In terms as basic as I can provide, projection systems weight a large enough sample of data from the recent past, with a bit of regression to the mean, accounting for age, and occasionally some other variables, such as height, weight, minor league numbers, etc. The most commonly used systems are CHONE (Sean Smith), ZiPS (Dan Szymborski), PECOTA (Nate Silver), and Marcel (Tom Tango). Tango’s Marcel is considered the “dumbest” in the sense that it takes the fewest variables into account–all you need to know is the player’s stats, the player’s age, and the league stats–yet it is essentially just as accurate as any other system out there.
The true talent level of a player is considered to be a weighted version of his last three years of production. Just like one month is too small a sample to evaluate a season, one season is too small a sample to determine expected performance. Due to this, we look for more years. Three, in fact. With these three years compiled a proper weight must be applied to each. Use Andruw Jones as an example. In 2005, he hit 51 home runs. The next year, 41. And last year, just 26. Looking at this, it would not be accurate to exclude 2005 and 2006 and determine his expected performance based solely on 2007; on the same token, it would also not be accurate to weight those two previous years as heavily as last year, as the most recent data will be the more indicative of skill, but not the end-all solution. This is why the Marcel projections would weight the 2007 season with a 5, 2006 with a 4, and 2005 with a 3. All told, Andruw Jones was projected to hit 30 home runs this season, much worse than his 2005 and 2006 totals but slightly better than last season.

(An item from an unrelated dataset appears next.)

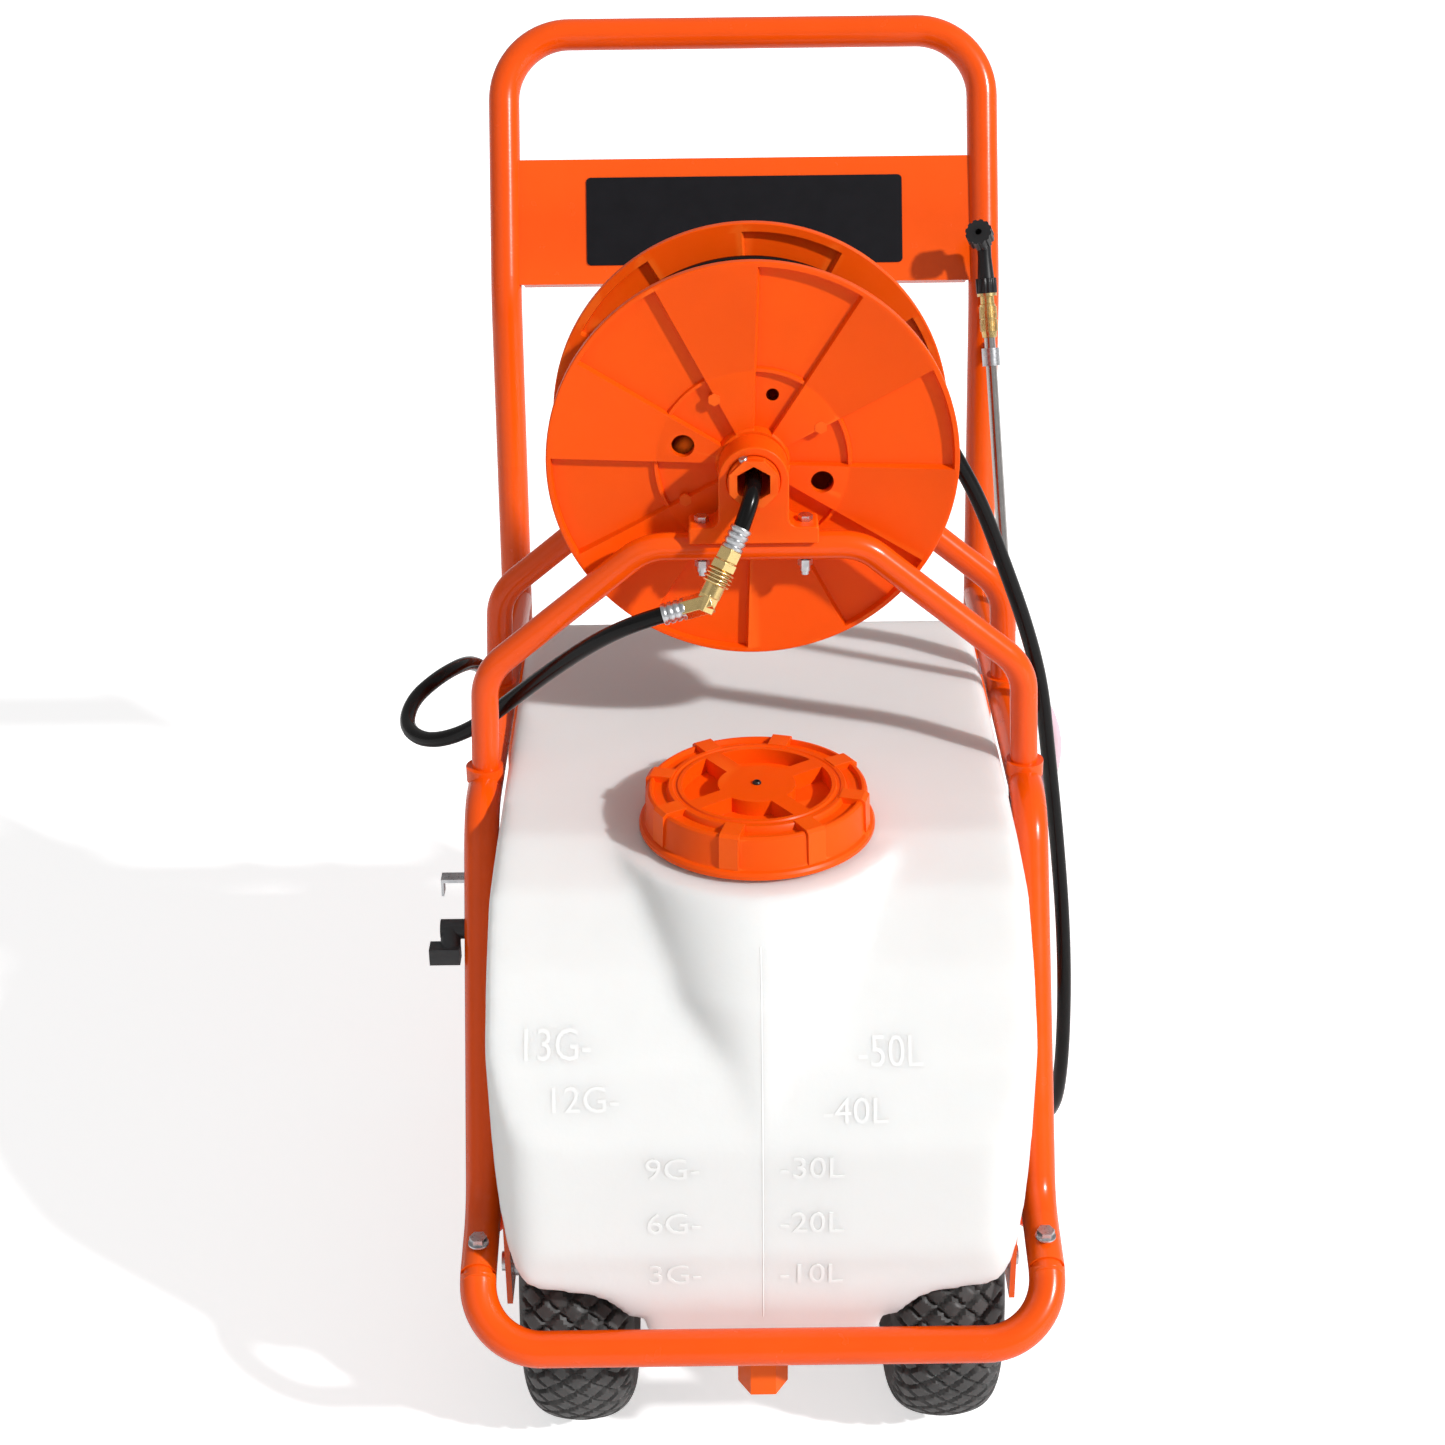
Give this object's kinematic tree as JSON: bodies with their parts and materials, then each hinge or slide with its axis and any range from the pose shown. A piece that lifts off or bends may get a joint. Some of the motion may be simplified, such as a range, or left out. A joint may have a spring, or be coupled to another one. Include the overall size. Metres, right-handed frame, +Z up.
{
  "type": "wheeled sprayer cart",
  "caption": "Wheeled cart sprayer: bent tube frame, plastic tank with screw lid, crank hose reel, pump, battery and spray wand.",
  "frame": {"origin": "floor level, under the middle of the cart's length and width", "axes": "+Z up, +Y from the front bumper towards the handle, +X towards the side that carries the wand"},
  "size_m": [0.5938, 0.866, 0.997],
  "materials": {
    "orange_paint": "semi-gloss",
    "orange_plastic": "satin",
    "tank_plastic": "satin",
    "black_rubber": "matte",
    "hose_rubber": "satin",
    "clear_hose": "gloss",
    "black_plastic": "satin",
    "label_black": "matte",
    "zinc_steel": "satin",
    "brass": "satin",
    "steel_tube": "polished"
  },
  "bodies": {
    "root": {"front_bumper": "orange_paint", "side_rail_right": "orange_paint", "side_rail_left": "orange_paint", "lower_rails": "orange_paint", "rear_legs": "orange_paint", "handle_loop": "orange_paint", "cross_bars": "orange_paint", "axle_brackets": "orange_paint", "handle_panel": "orange_paint", "front_reel_stand": "orange_paint", "rear_reel_stand": "orange_paint", "battery_tray": "orange_paint", "control_panel": "orange_paint", "bearing_blocks": "orange_plastic", "tank": "tank_plastic", "strainer_basket": "tank_plastic", "feet": "black_rubber", "hose_hook": "black_rubber", "hub_hose": "hose_rubber", "inlet_hose": "hose_rubber", "hose_tail": "hose_rubber", "return_hose": "clear_hose", "battery_box": "black_plastic", "battery": "black_plastic", "nozzle_elbow": "black_plastic", "spray_gun": "black_plastic", "switch_body": "black_plastic", "pump_head": "black_plastic", "pressure_gauge": "black_plastic", "panel_label": "label_black", "axle": "zinc_steel", "bolts": "zinc_steel", "plated_clips": "zinc_steel", "hose_ferrules": "zinc_steel", "pump_motor": "zinc_steel", "brass_swivel": "brass", "wand_coupler": "brass", "hose_barbs": "brass", "regulator_body": "brass", "wand_tube": "steel_tube"},
    "wheel_left": {"tyre_left": "black_rubber", "rim_left": "zinc_steel"},
    "wheel_right": {"tyre_right": "black_rubber", "rim_right": "zinc_steel"},
    "reel": {"reel_front_flange": "orange_plastic", "reel_rear_flange": "orange_plastic", "reel_drum": "orange_plastic", "hose_winding": "hose_rubber", "reel_tie_bolts": "zinc_steel", "crank_arm": "zinc_steel"},
    "crank_grip": {"crank_knob": "black_plastic"},
    "lid_seal": {"lid_gasket": "black_rubber"},
    "lid": {"tank_lid": "orange_plastic"},
    "drain_plug": {"drain_cap": "orange_plastic"},
    "trigger": {"gun_trigger": "black_plastic"},
    "nozzle": {"nozzle_cap": "black_plastic"},
    "switch_rocker": {"power_switch": "black_plastic"},
    "pressure_knob": {"regulator_knob": "black_plastic"},
    "needle": {"gauge_needle": "black_plastic"},
    "battery_cover": {"battery_lid": "black_plastic"}
  },
  "joints": [
    {"name": "wheel_left_spin", "type": "hinge", "parent": "root", "child": "wheel_left", "pos_m": [-0.146, -0.265, 0.127], "axis": [1, 0, 0], "continuous": true},
    {"name": "wheel_right_spin", "type": "hinge", "parent": "root", "child": "wheel_right", "pos_m": [0.146, -0.265, 0.127], "axis": [1, 0, 0], "continuous": true},
    {"name": "reel_spin", "type": "hinge", "parent": "root", "child": "reel", "pos_m": [0, -0.035, 0.756], "axis": [0, 1, 0], "continuous": true},
    {"name": "crank_grip_spin", "type": "hinge", "parent": "reel", "child": "crank_grip", "pos_m": [0, 0.11, 0.646], "axis": [0, 1, 0], "continuous": true},
    {"name": "lid_lift", "type": "slide", "parent": "root", "child": "lid_seal", "axis": [0, 0, 1], "range_m": [0, 0.09]},
    {"name": "lid_turn", "type": "hinge", "parent": "lid_seal", "child": "lid", "pos_m": [0, -0.214, 0.53], "axis": [0, 0, 1], "continuous": true},
    {"name": "drain_pull", "type": "slide", "parent": "root", "child": "drain_plug", "axis": [0, 0, -1], "range_m": [0, 0.03]},
    {"name": "trigger_pull", "type": "hinge", "parent": "root", "child": "trigger", "pos_m": [0.24679, 0.13798, 0.37162], "axis": [1, 0, 0], "range_deg": [0, 8], "stiffness_Nm_per_rad": 0.2},
    {"name": "nozzle_turn", "type": "hinge", "parent": "root", "child": "nozzle", "pos_m": [0.21227, 0.29455, 0.82353], "axis": [-0.2791, -0.7177, 0.638], "range_deg": [0, 270]},
    {"name": "switch_press", "type": "hinge", "parent": "root", "child": "switch_rocker", "pos_m": [0.096, 0.25357, 0.428], "axis": [1, 0, 0], "range_deg": [-11, 0]},
    {"name": "pressure_turn", "type": "hinge", "parent": "root", "child": "pressure_knob", "pos_m": [0.02, 0.26757, 0.428], "axis": [0, 1, 0], "range_deg": [0, 270]},
    {"name": "needle_sweep", "type": "hinge", "parent": "root", "child": "needle", "pos_m": [-0.07, 0.26757, 0.428], "axis": [0, 1, 0], "range_deg": [0, 270]},
    {"name": "battery_cover_open", "type": "hinge", "parent": "root", "child": "battery_cover", "pos_m": [0.071, 0.177, 0.322], "axis": [1, 0, 0], "range_deg": [0, 35]}
  ]
}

This brings us to the next issue: the relationship between in-season performance and true talent level/projections. Since Andruw was projected to have an .816 OPS with 30 home runs, based on his true talent level, but seems way off-pace right now (.513 OPS and 2 home runs in 53 games), instead of asking whether or not the projection is wrong we should be wondering how those two months affect his talent level. Would the two months of .513 OPS and 2 home runs constitute a large enough sample to change his projection to something much worse? Or will his recent weighted data outweigh the smaller sample and call for a big second half? Or both! Will it call for a bigger second half albeit an overall line much worse than expected? In other words, if expected to OPS .816 and he currently has a .513, it does not mean he will perform this poorly all season or that his new true talent level is .513; inversely, it also does not mean he will be so incredibly hot in the second half to even his OPS out to the .816. Instead, what we expected of him changes.

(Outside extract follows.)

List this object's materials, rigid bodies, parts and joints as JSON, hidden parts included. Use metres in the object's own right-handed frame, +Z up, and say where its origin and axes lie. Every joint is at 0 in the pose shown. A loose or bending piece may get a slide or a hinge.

Because the projection system, which is based on actual numbers posted by actual players, says it should be .816 but he gets off to a .513 start, you better believe he is going to perform better in the weeks and months after. How much better depends on the impact of the in-season data on his true talent level. Factoring in his performance to date, and age, as well as the last three years, Andruw is projected at a .774 OPS over the remainder of the season with 11 home runs, numbers much better than the first half. However, the combination of both halves would result in a .660 OPS with 13 home runs, WAY down from the .816 and 30 thought of as possible prior to the season.
These numbers were calculated using an absolutely invaluable gadget, created by Sal Baxamusa of The Hardball Times, that, when given the player’s birthday, last three years, and performance to date in-season, projects what will happen over the remainder of the season. I will use this more in-depth on Saturday, discussing Cliff Lee and CC Sabathia, but it is what projected Jones to have a better second half. As long as the sample is large enough prior to using it, we can effectively make in-season projections based on this year AND the previous three.

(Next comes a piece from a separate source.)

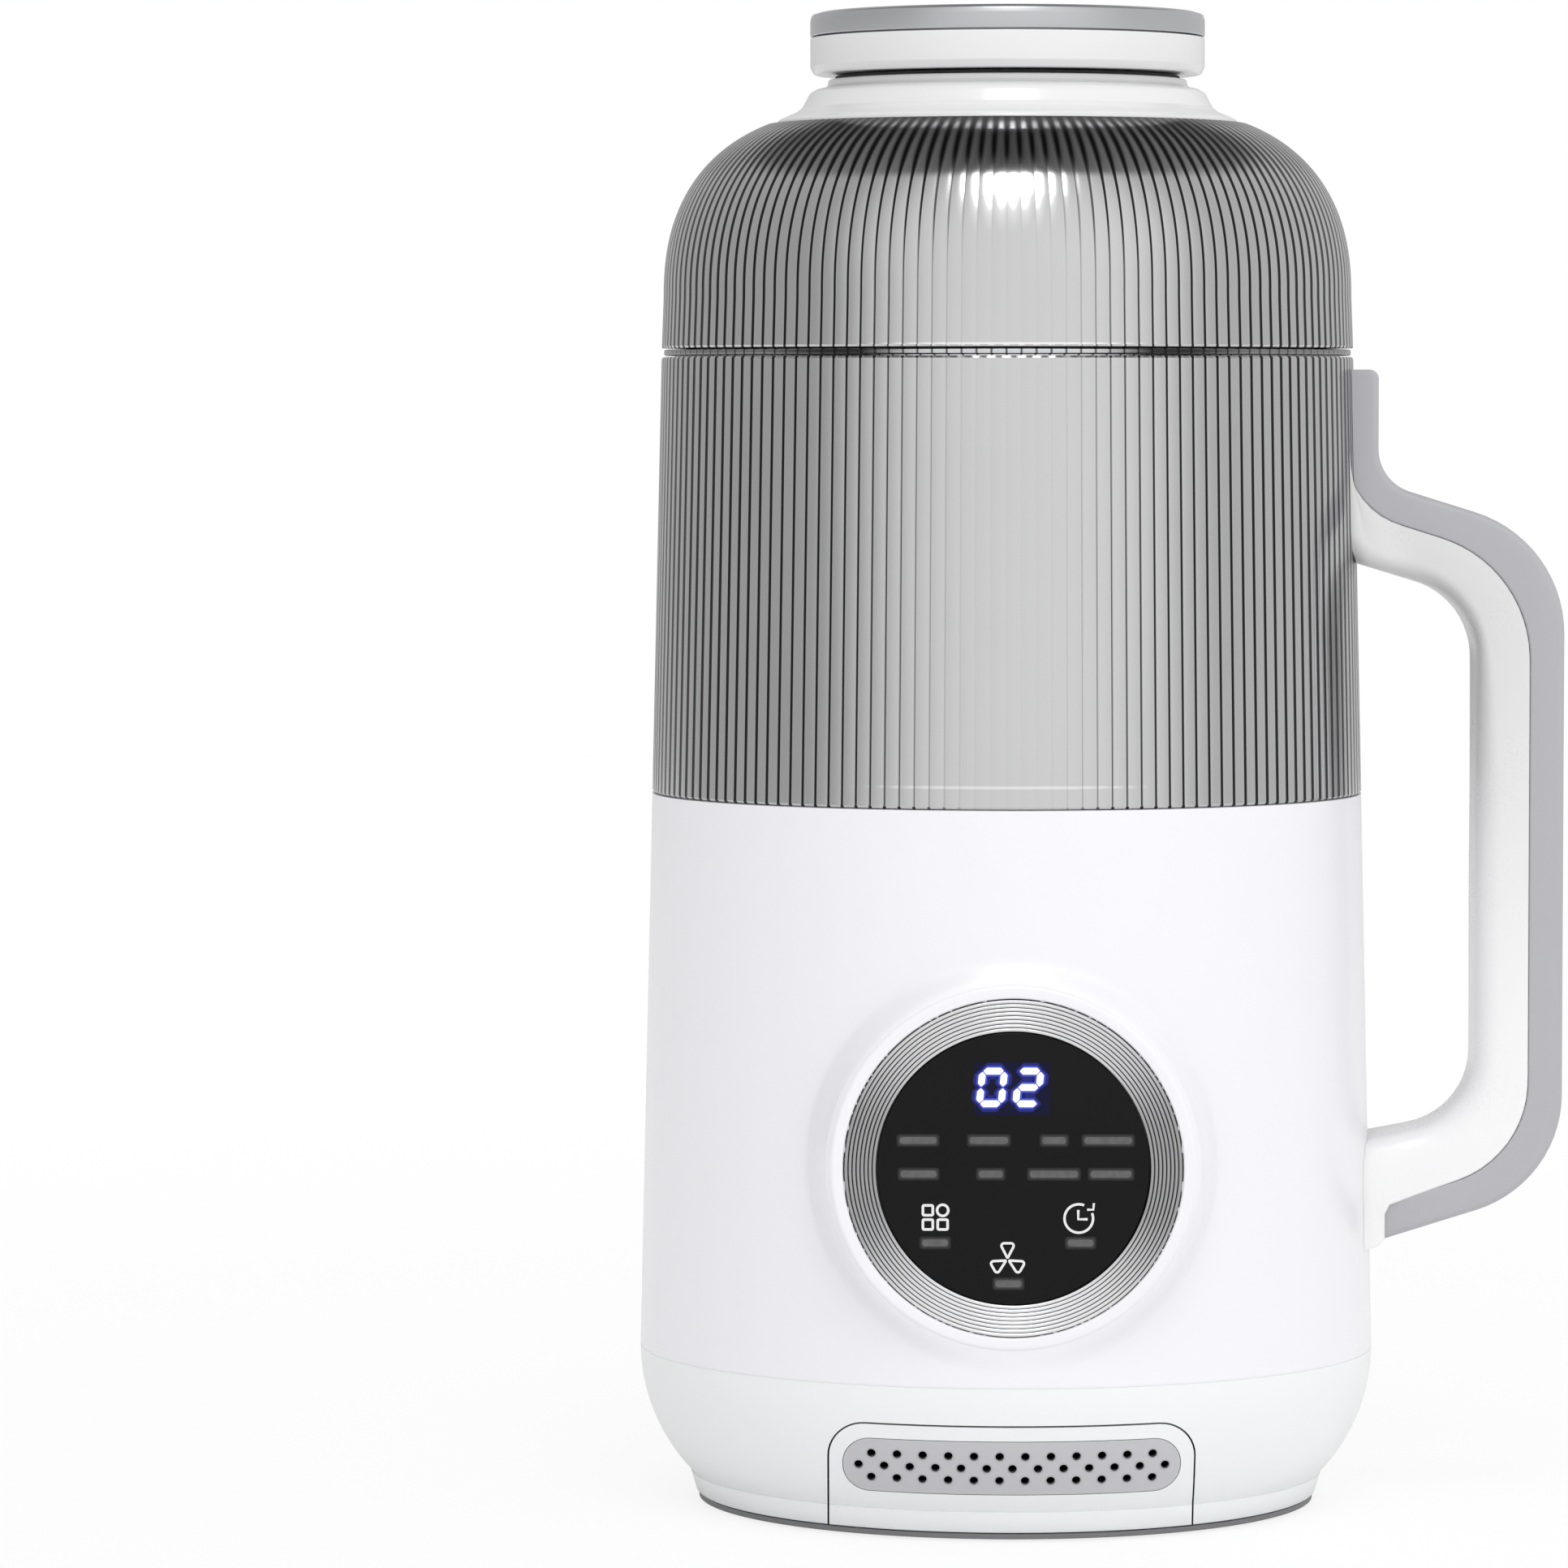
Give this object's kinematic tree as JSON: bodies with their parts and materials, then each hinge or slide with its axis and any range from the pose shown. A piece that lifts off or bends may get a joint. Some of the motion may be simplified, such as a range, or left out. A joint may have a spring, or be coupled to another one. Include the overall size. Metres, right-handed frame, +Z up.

This then asks the question: How far into a season is the true talent evident? A few polls have found that around the 95-103 game mark is large enough of a sample to offer the full weight in the projection formula. This is how players need to be evaluated. Saying Ryan Howard is having a bad season after April would only be accurate if it drastically changes his projection. In doing so, his April would have been so incredibly poor that the previous three years of weighted data were not valued as highly. As was found in ‘The Book’ hot or cold streaks generally have very little predictive capabilities. The same goes for evaluating trades. Do not make evaluations based on what HAS happened, but rather what is expected to happen as well as several other variables such as money, controlability, etc.
Projection systems and evaluating talent with them can be confusing, yes. Ultimately, though, when discussing players and their talent or skills, we need more then one or two months of data, in fact three years of data to actually be discussing their talent and skills. When this is more commonly known by fans and analysts then the landscape of evaluation will be much more accurate.